If we take the derivative with respect to $$b_1$$ we get

$$b(v_1)=\dfrac{\int v_1f(v_1)\,dv_1}{F(v_1)}$$

We know from question $$f(v_1)=\dfrac{1}{8}v_i$$ and we can find $$F(v_1)=\dfrac{1}{16}v_i^2$$. If we replace them, we get

$$b(v_1)=\dfrac{\int v_1\dfrac{1}{8}v_1\,dv_1}{\dfrac{1}{16}v_1^2} = \dfrac{2}{3}v_1$$

So this is the bidding of bidder 1. However, I couldn't find the expected payoff bidder 1 and bidder 2. My question is how can I use PDF or CDF to find the expected payoffs of the bidders.

• Plug in the equilibrium bid into the equation you were attempting to maximise, and you're done! May 12 '20 at 2:38
• Thank you! I plugged the $2/3v_1$ into maximization problem. Now, what I should write in the maximization problem instead of $\Pr(b_1>b_2)$?
– ali
May 12 '20 at 8:17
• Total probability is 1/2 with this pdf...? May 12 '20 at 9:03
• @VARulle you're right. I tried to make my own example. I have edited the question. Sorry for the mistake.
– ali
May 12 '20 at 9:09
• Use the fact that equilibrium bids are strictly monotone. So $b(v_1) > b(v_2)$ whenever $v_1 > v_2$. What does this tell you about $Pr(b_1 > b_2)$? May 12 '20 at 21:40

Let me answer here putting together all the hints in the comments.

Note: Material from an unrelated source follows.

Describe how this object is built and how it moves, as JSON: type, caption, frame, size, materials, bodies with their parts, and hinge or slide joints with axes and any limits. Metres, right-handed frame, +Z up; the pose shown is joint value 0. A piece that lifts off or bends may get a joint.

You've figured out that the equilibrium bid for a type $$v$$ bidder is $$b(v) = \frac{2}{3}v$$.

The bids are strictly increasing in $$v$$, so bidder $$i$$ wins whenever $$b(v_i) \geq b(v_j)$$ or $$v_i \geq v_j$$.

The expected payoff for a type $$v$$ bidder is thus $$(v -b(v))P(b_1 \geq b_2)$$ or $$(v - \frac{2}{3}v)P(v \geq v_2) = \frac{1}{3}P(v \geq v_2)$$ So what is the probability that $$v \geq v_2$$?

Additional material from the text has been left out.